I do think the sound quality has moved forward with in some areas. The gear-changes deliver a more solid ‘clunk’ when activated and the higher revs seem to scream a little more realistically. The rev-range seems to be more distinct now as you climb through the range. The menus and sub-menus now feature a narrator who guides you through the modes and drops interesting information.

The overall audio-visual quality is of the very highest calibre, and I believe the quality will only be improved with the next-generation. The presentation is an absolute treat and makes for an authentic and a grand F1 experience, from booting up to hitting the track… absolutely exquisite.

Closing Comments

I have always maintained that Formula One games must be one of the most difficult sports to portray in a videogame. I mean if you make it an extreme F1 simulator, then you run the risk of totally alienating a vast majority of the “wannabee race aces.” It is an exceptionally difficult sport, extremely technical and a second as they say “is a lifetime,” in Formula 1. When Codemasters took over the licenses a few years ago, they managed to bring us driving-physics that were manageable for the arcade fan, whilst still delivering enough of a challenge for the simulator fan.

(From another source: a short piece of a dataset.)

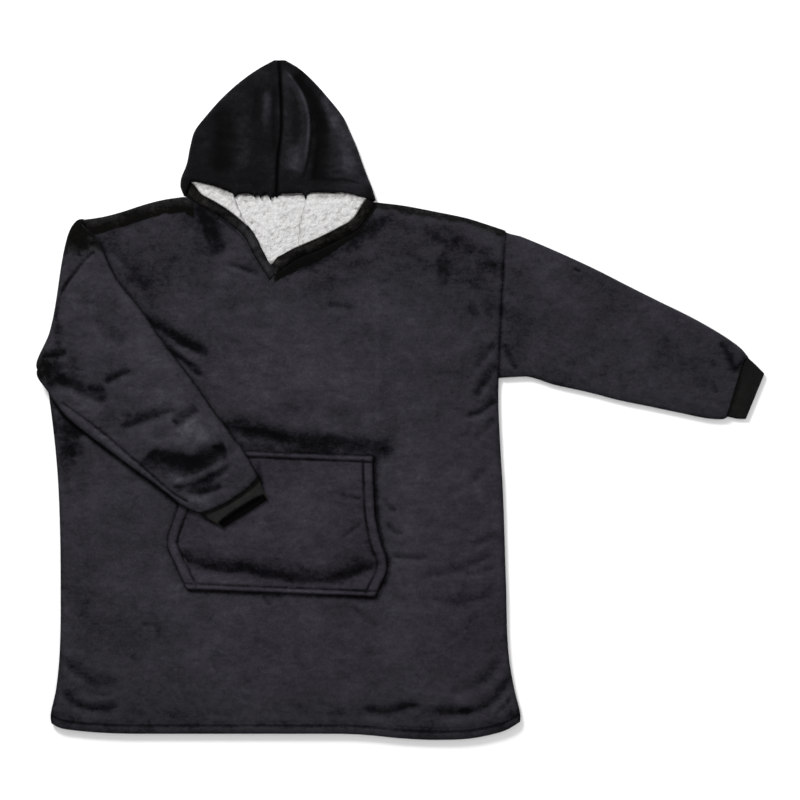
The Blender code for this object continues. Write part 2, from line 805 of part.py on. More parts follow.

Most of all, the actual “racing” was and is as exciting as even a fanatic could hope for. F1 2012 leans a little more to the simulator side, but spectacularly so.

I think arcade fans can still switch on enough of the driving-aids on offer to be able to pilot the cars. And then there are the F1 fanatics like me, who will want it purely for the fact that it features the latest livery, tracks and drivers. If you fit in the latter category, you would’ve probably done enough laps with the old game to notice other subtle tweaks here and there with the physics, totally justifying this season’s purchase for more than just the aesthetic upgrade.

In the end what makes F1 2012 a totally justifiable upgrade is added content. The new beg to be played and a far from after-thoughts, giving you much more than just a career to race in.